_What is required_
Return, unaltered, every line from the beginning of the material below up to and including the one with "floor_t = 2; // [1.6:0.1:3]".

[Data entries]
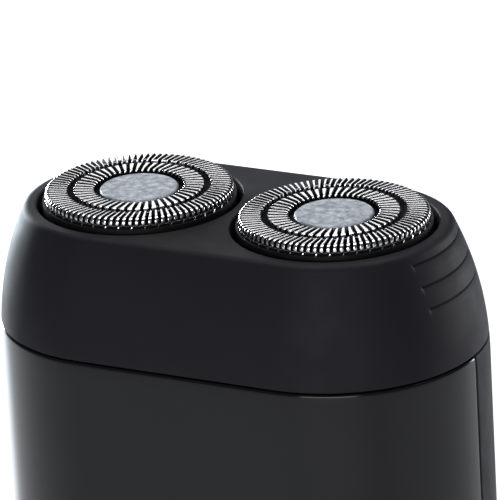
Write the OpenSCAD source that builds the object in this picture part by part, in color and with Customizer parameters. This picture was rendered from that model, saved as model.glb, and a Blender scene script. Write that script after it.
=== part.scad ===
// Rotary electric shaver with two floating heads, run by two AA cells.
// Frame: +Z up, origin under the middle of the flat base, X along the two heads,
// -Y towards the front with the switch. Heights in the head are depths below the guard tops.

/* [Overall] */
// Height from the base to the tops of the guards
total_h = 124; // [124:1:160]
// Depth of the head housing, from the guard tops down to its seam with the body
seam_depth = 15.3; // [14.8:0.1:18]
// Thickness of the body walls
wall = 1.8; // [1.4:0.1:2.2]
// Rise of the flank from the rim of the head to the widest part of the body
flank_bulge = 3.65; // [3.4:0.05:5]
// Radius of the long curve of the flanks in side view
flank_curve = 37; // [30:1:60]
// Depth at which the flank becomes vertical
flank_depth = 17.5; // [16:0.5:20]
// Radius of the soft edge around the top of the head
top_roll = 1.0; // [0.4:0.1:1.4]
// Thickness of the floor under the body
floor_t = 2; // [1.6:0.1:3]

/* [Guards] */
// Radius of a steel guard
guard_r = 10.9; // [9.5:0.1:14]
// Free distance between the two guards
guard_gap = 3.2; // [3:0.1:6]
// Height of the guards above the face of the head
guard_proud = 1.5; // [1:0.1:2]
// Thickness of the slotted steel
guard_t = 0.45; // [0.35:0.05:0.5]
// Width of the outer slotted track
track_w = 2.62; // [2.4:0.01:3]
// Width of the groove between the tracks
groove_w = 0.74; // [0.6:0.02:1]
// Width of the inner slotted track
inner_track_w = 2.37; // [2:0.01:2.6]
// Number of slots in the outer track
outer_slots = 90; // [60:2:100]
// Number of slots in the inner track
inner_slots = 50; // [30:2:60]
// Width of a slot
slot_w = 0.3; // [0.2:0.02:0.35]
// Slant of the slots from the radius, in degrees
slot_slant = 10.5; // [0:0.5:20]
// Radius of the frosted badge in the middle of a guard
badge_r = 4.55; // [3.5:0.05:5]
// Gap between the plastic guard ring and the edge of its opening
opening_gap = 0.65; // [0.5:0.05:1]
// Width of the rim of the head around the openings
rim_w = 1.5; // [1.4:0.1:2.5]
// How far a head can be pressed in
float_travel = 1.5; // [0.5:0.1:1.6]
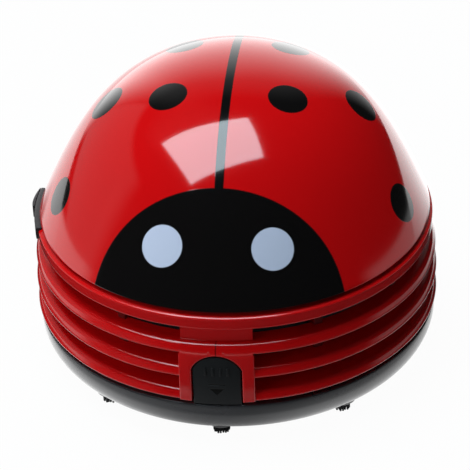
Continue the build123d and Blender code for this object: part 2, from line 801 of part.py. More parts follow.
clamp_inner = motor_width / 2 + motor_fit
with BuildPart() as motor_clamp:
    clamp_foot_end = clamp_inner + clamp_thick + clamp_foot
    with BuildSketch(Plane.YZ.offset(-clamp_width / 2)):
        with BuildLine():
            Polyline(
                (-clamp_foot_end, deck_top),
                (-clamp_inner, deck_top),
                (-clamp_inner, motor_top),
                (clamp_inner, motor_top),
                (clamp_inner, deck_top),
                (clamp_foot_end, deck_top),
                (clamp_foot_end, clamp_foot_top),
                (clamp_inner + clamp_thick, clamp_foot_top),
                (clamp_inner + clamp_thick, motor_top + clamp_thick),
                (-clamp_inner - clamp_thick, motor_top + clamp_thick),
                (-clamp_inner - clamp_thick, clamp_foot_top),
                (-clamp_foot_end, clamp_foot_top),
                close=True,
            )
        make_face()
    extrude(amount=clamp_width)
    with BuildSketch(Plane.XY.offset(deck_top)):
        with Locations((0, -clamp_screw_y), (0, clamp_screw_y)):
            Circle(screw_radius + screw_fit)
    extrude(amount=clamp_thick, mode=Mode.SUBTRACT)
save(motor_clamp.part, "motor_clamp")

# ======== impeller ========
disc_low = impeller_top - impeller_disc
with BuildPart() as impeller:
    ring_block(shaft_radius + shaft_fit, impeller_radius, disc_low, impeller_top)
    ring_block(shaft_radius + shaft_fit, impeller_hub, impeller_low, impeller_top)
    with BuildSketch(Plane.XY.offset(impeller_low)):
        blade_length = (impeller_radius - blade_inner) / cos(radians(blade_sweep))
        with PolarLocations((impeller_radius + blade_inner) / 2, impeller_blades):
            Rectangle(blade_length, blade_thick, rotation=blade_sweep)
        Circle(impeller_radius, mode=Mode.INTERSECT)
    extrude(amount=disc_low - impeller_low + hub_overlap)
save(impeller.part, "impeller")

# ======== filter ========
filter_radius = upstand_inner - filter_clear
filter_opening = filter_radius - filter_frame_width
with BuildPart() as filter_frame:
    ring_block(filter_opening, filter_radius, tray_band_top, tray_band_top + filter_frame_height)
    with BuildSketch(Plane.XY.offset(tray_band_top)):
        Rectangle(2 * (filter_opening + bar_lap), filter_bar)
        Rectangle(filter_bar, 2 * (filter_opening + bar_lap))
    extrude(amount=filter_bar)
save(filter_frame.part, "filter_frame")

with BuildPart() as filter_cloth:
    with BuildSketch(Plane.XY.offset(tray_band_top + filter_bar)):
        Circle(filter_opening - cloth_clear)
    extrude(amount=cloth_thick)
save(filter_cloth.part, "filter_cloth")

# ======== cells and contacts ========
for name, side, nub_end in (("cell_left", -1, 1), ("cell_right", 1, -1)):
    # the nub points to the back on the left and to the front on the right
    flat_end = -nub_end * (contact_y - spring_length)
    with BuildPart() as cell:
        with BuildSketch(Plane.XZ.offset(-flat_end)):
            with Locations((side * cell_x, cell_z)):
                Circle(cell_radius)
        extrude(amount=-nub_end * cell_length)
        fillet(cell.edges().filter_by(GeomType.CIRCLE), cell_edge)
        with BuildSketch(Plane.XZ.offset(-flat_end - nub_end * cell_length)):
            with Locations((side * cell_x, cell_z)):
                Circle(nub_radius)
        extrude(amount=-nub_end * (nub_height - spring_ease))
    save(cell.part, name)

contact_low = cell_z - contact_height / 2
contact_high = cell_z + contact_height / 2
with BuildPart() as bridge_contact:
    bridge_half = cell_x + contact_width / 2
    box_block(
        -bridge_half, bridge_half, -contact_y - contact_thick, -contact_y, contact_low, contact_high
    )
save(bridge_contact.part, "bridge_contact")

for name, side in (("plus_contact", -1), ("minus_contact", 1)):
    middle = side * cell_x
    with BuildPart() as contact:
        box_block(
            middle - contact_width / 2, middle + contact_width / 2, contact_y,
            contact_y + contact_thick, contact_low, contact_high,
        )
    save(contact.part, name)

with BuildPart() as contact_springs:
    for side in (-1, 1):
        start = side * contact_y - side * spring_ease
        with BuildSketch(Plane.XZ.offset(-start)):
            with Locations((side * cell_x, cell_z)):
                Circle(spring_radius)
                Circle(spring_radius - spring_wire, mode=Mode.SUBTRACT)
        extrude(amount=side * (spring_length - 2 * spring_ease))
save(contact_springs.part, "contact_springs")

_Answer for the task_
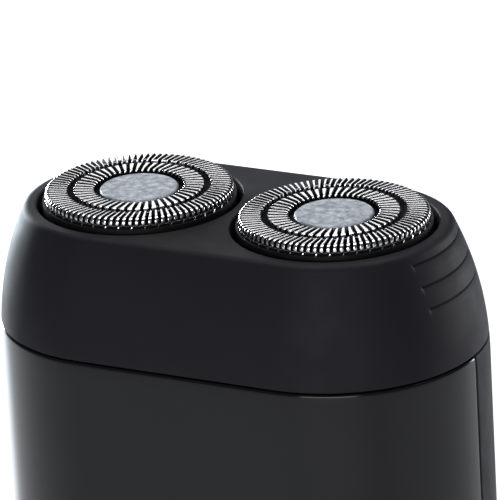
Write the OpenSCAD source that builds the object in this picture part by part, in color and with Customizer parameters. This picture was rendered from that model, saved as model.glb, and a Blender scene script. Write that script after it.
=== part.scad ===
// Rotary electric shaver with two floating heads, run by two AA cells.
// Frame: +Z up, origin under the middle of the flat base, X along the two heads,
// -Y towards the front with the switch. Heights in the head are depths below the guard tops.

/* [Overall] */
// Height from the base to the tops of the guards
total_h = 124; // [124:1:160]
// Depth of the head housing, from the guard tops down to its seam with the body
seam_depth = 15.3; // [14.8:0.1:18]
// Thickness of the body walls
wall = 1.8; // [1.4:0.1:2.2]
// Rise of the flank from the rim of the head to the widest part of the body
flank_bulge = 3.65; // [3.4:0.05:5]
// Radius of the long curve of the flanks in side view
flank_curve = 37; // [30:1:60]
// Depth at which the flank becomes vertical
flank_depth = 17.5; // [16:0.5:20]
// Radius of the soft edge around the top of the head
top_roll = 1.0; // [0.4:0.1:1.4]
// Thickness of the floor under the body
floor_t = 2; // [1.6:0.1:3]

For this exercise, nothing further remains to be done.